- [Stated exercise] Which lines come from the start of the records through the line that holds "edge_break = 0.45; // [0.2:0.05:0.5]"? Write them out word for word.
::::::
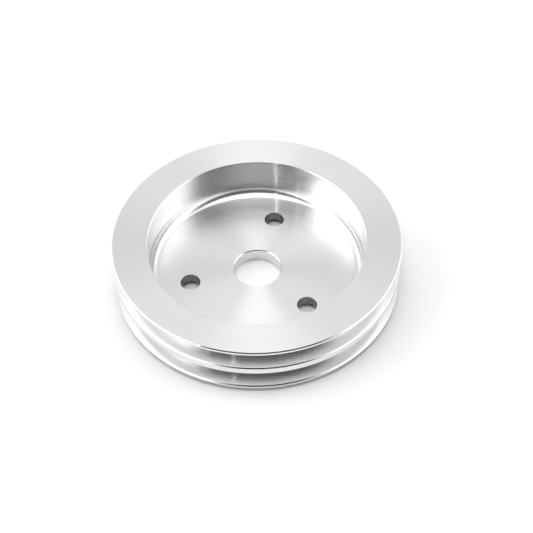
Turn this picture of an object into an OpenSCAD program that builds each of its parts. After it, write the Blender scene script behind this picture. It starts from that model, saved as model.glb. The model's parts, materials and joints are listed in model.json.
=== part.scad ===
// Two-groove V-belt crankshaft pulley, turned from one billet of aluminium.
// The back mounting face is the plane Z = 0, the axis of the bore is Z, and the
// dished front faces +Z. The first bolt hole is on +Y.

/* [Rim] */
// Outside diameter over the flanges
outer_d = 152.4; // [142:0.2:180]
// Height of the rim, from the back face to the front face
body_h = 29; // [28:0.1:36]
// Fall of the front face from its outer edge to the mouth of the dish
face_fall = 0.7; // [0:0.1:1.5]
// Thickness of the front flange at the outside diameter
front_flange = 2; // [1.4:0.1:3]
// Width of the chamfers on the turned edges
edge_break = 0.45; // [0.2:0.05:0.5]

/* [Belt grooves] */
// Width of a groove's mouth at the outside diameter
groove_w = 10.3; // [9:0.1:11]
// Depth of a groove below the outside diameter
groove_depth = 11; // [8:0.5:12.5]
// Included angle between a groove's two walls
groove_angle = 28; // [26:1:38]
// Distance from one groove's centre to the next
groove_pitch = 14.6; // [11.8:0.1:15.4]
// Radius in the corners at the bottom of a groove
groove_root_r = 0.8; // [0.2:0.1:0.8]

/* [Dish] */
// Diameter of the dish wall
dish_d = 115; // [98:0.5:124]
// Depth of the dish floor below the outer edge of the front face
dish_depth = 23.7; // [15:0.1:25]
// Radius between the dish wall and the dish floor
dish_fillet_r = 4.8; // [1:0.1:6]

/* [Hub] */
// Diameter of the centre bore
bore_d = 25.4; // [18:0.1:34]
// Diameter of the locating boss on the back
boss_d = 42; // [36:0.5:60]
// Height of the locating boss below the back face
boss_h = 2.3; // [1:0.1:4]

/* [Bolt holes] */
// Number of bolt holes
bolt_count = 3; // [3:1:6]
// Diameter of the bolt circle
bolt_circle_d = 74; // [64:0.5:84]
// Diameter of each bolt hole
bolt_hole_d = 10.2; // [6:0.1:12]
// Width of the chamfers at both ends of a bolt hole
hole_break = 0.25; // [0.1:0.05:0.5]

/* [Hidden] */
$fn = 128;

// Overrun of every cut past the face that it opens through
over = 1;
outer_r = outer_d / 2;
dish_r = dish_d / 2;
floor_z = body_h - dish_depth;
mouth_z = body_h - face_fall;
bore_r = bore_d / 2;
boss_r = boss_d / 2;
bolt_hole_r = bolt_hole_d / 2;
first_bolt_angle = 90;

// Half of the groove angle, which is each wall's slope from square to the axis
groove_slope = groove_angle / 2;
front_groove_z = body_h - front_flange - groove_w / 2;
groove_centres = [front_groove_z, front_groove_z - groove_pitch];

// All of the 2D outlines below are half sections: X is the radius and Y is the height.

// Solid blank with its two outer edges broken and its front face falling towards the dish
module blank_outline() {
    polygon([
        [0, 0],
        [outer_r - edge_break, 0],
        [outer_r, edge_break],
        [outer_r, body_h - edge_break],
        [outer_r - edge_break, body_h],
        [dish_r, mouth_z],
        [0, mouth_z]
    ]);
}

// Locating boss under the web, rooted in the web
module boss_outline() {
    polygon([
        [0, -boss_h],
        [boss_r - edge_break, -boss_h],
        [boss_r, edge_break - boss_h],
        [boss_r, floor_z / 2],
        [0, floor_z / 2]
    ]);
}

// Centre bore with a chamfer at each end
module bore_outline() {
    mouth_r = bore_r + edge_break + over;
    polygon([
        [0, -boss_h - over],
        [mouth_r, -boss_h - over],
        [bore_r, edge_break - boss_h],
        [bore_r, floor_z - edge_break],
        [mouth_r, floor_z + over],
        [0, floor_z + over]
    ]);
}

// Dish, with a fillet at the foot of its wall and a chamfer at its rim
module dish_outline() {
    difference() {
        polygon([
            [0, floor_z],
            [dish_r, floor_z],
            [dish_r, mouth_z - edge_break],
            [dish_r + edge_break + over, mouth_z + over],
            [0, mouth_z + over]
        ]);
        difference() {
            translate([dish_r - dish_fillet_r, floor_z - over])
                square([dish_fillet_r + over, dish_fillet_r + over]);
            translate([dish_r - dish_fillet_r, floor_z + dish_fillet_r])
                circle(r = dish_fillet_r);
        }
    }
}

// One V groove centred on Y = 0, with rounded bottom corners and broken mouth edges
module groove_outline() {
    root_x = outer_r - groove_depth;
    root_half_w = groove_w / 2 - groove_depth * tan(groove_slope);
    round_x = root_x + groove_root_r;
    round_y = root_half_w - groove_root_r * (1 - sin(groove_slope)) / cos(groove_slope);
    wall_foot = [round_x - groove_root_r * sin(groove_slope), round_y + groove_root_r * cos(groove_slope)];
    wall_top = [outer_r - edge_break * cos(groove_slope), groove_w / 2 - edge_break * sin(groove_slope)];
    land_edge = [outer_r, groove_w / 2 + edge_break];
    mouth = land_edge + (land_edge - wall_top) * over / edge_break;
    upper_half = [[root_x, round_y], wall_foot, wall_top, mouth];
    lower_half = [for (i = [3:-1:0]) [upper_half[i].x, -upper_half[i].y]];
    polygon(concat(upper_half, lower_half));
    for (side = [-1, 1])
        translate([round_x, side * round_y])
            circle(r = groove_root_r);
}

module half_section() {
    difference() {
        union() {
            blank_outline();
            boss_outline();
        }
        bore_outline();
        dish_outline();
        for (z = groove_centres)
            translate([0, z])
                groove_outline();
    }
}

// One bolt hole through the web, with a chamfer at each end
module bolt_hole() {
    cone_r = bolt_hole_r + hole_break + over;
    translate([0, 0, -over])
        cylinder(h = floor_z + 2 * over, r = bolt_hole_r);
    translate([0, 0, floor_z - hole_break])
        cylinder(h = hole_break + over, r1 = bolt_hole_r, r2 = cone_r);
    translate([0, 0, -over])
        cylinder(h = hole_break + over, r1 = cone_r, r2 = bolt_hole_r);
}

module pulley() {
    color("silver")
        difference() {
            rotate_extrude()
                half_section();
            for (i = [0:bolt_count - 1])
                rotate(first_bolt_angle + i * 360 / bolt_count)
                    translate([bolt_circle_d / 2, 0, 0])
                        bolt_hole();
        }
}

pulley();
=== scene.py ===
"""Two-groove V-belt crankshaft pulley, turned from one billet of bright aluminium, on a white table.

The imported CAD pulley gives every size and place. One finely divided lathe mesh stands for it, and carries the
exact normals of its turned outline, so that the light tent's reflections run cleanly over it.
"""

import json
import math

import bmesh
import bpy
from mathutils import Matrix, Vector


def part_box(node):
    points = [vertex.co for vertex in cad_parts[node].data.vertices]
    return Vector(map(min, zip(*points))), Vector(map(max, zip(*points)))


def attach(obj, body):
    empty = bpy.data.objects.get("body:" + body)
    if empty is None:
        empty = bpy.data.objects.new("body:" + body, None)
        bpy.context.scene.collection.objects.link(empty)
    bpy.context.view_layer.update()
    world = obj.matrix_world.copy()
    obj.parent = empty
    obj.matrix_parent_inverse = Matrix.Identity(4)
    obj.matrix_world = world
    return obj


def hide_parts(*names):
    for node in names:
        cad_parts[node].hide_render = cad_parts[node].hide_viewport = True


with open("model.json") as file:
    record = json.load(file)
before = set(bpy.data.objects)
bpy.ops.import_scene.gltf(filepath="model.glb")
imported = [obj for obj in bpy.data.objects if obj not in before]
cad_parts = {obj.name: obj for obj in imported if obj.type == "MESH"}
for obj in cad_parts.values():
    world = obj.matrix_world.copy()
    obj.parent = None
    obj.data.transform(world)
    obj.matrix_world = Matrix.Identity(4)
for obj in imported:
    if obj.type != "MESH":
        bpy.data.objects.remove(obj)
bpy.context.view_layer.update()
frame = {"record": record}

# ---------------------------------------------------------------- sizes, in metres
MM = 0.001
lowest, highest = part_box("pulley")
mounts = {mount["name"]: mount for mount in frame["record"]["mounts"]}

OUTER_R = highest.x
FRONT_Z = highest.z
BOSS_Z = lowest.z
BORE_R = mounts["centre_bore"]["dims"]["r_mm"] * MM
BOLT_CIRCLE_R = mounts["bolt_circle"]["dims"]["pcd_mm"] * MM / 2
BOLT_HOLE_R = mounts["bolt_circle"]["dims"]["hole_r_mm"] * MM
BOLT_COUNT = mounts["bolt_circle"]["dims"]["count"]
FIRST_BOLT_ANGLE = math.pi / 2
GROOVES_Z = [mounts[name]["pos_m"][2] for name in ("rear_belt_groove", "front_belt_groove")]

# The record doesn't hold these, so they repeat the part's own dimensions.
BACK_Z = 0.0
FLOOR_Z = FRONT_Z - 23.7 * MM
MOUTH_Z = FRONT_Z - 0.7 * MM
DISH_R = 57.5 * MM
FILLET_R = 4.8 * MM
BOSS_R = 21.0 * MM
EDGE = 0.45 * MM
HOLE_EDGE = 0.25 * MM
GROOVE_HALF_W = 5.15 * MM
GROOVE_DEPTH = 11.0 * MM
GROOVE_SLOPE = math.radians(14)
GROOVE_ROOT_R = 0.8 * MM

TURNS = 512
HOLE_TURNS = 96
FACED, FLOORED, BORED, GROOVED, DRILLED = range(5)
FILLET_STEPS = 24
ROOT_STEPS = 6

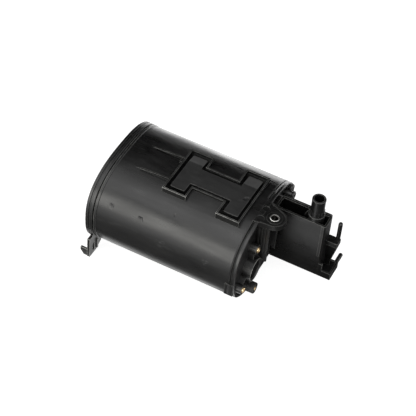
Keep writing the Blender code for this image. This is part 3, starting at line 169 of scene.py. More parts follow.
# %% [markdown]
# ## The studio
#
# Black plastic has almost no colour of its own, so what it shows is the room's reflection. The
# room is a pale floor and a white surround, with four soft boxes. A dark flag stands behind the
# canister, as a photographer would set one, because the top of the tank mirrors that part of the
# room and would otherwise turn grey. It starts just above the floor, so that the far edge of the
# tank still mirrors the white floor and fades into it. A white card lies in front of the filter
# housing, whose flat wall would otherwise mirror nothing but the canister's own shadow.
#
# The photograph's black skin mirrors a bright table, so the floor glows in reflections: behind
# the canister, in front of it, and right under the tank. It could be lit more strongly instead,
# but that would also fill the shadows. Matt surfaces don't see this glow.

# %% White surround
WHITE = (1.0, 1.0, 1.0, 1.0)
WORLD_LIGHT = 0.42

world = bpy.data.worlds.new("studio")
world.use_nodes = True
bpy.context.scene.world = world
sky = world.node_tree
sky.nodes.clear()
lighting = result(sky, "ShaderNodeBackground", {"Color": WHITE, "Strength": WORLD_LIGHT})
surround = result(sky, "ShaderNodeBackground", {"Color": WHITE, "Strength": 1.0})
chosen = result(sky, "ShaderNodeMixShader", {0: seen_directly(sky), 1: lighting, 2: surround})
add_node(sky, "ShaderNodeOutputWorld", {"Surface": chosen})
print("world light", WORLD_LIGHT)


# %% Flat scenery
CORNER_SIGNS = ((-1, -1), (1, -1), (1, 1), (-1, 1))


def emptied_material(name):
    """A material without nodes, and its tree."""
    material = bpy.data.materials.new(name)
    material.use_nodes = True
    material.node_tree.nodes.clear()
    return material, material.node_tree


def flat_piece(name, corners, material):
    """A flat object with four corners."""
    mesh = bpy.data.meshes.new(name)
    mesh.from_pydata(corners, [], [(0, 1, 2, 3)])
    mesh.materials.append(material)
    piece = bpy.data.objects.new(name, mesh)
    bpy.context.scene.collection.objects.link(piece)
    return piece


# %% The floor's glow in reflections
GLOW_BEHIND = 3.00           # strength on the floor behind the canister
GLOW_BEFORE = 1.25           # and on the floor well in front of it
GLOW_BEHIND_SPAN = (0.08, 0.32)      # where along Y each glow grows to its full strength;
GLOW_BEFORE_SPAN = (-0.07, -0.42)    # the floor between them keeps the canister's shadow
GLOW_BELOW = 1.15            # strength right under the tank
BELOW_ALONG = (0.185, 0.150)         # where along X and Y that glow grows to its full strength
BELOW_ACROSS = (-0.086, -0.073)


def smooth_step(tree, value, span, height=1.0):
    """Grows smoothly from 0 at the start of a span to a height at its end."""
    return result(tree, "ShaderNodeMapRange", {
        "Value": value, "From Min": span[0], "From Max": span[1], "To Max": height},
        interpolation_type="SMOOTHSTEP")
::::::
- [Answer to this problem]
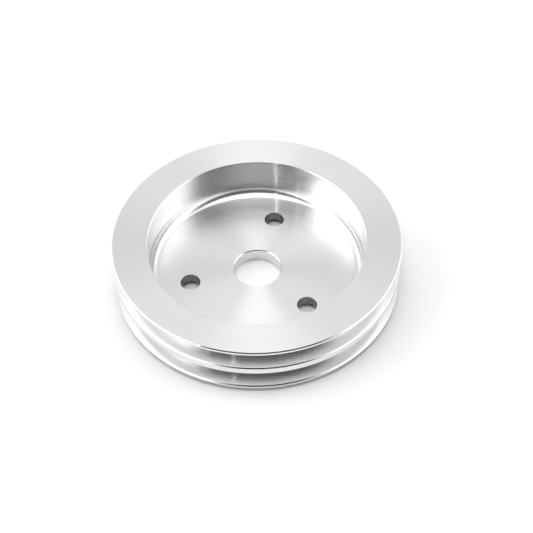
Turn this picture of an object into an OpenSCAD program that builds each of its parts. After it, write the Blender scene script behind this picture. It starts from that model, saved as model.glb. The model's parts, materials and joints are listed in model.json.
=== part.scad ===
// Two-groove V-belt crankshaft pulley, turned from one billet of aluminium.
// The back mounting face is the plane Z = 0, the axis of the bore is Z, and the
// dished front faces +Z. The first bolt hole is on +Y.

/* [Rim] */
// Outside diameter over the flanges
outer_d = 152.4; // [142:0.2:180]
// Height of the rim, from the back face to the front face
body_h = 29; // [28:0.1:36]
// Fall of the front face from its outer edge to the mouth of the dish
face_fall = 0.7; // [0:0.1:1.5]
// Thickness of the front flange at the outside diameter
front_flange = 2; // [1.4:0.1:3]
// Width of the chamfers on the turned edges
edge_break = 0.45; // [0.2:0.05:0.5]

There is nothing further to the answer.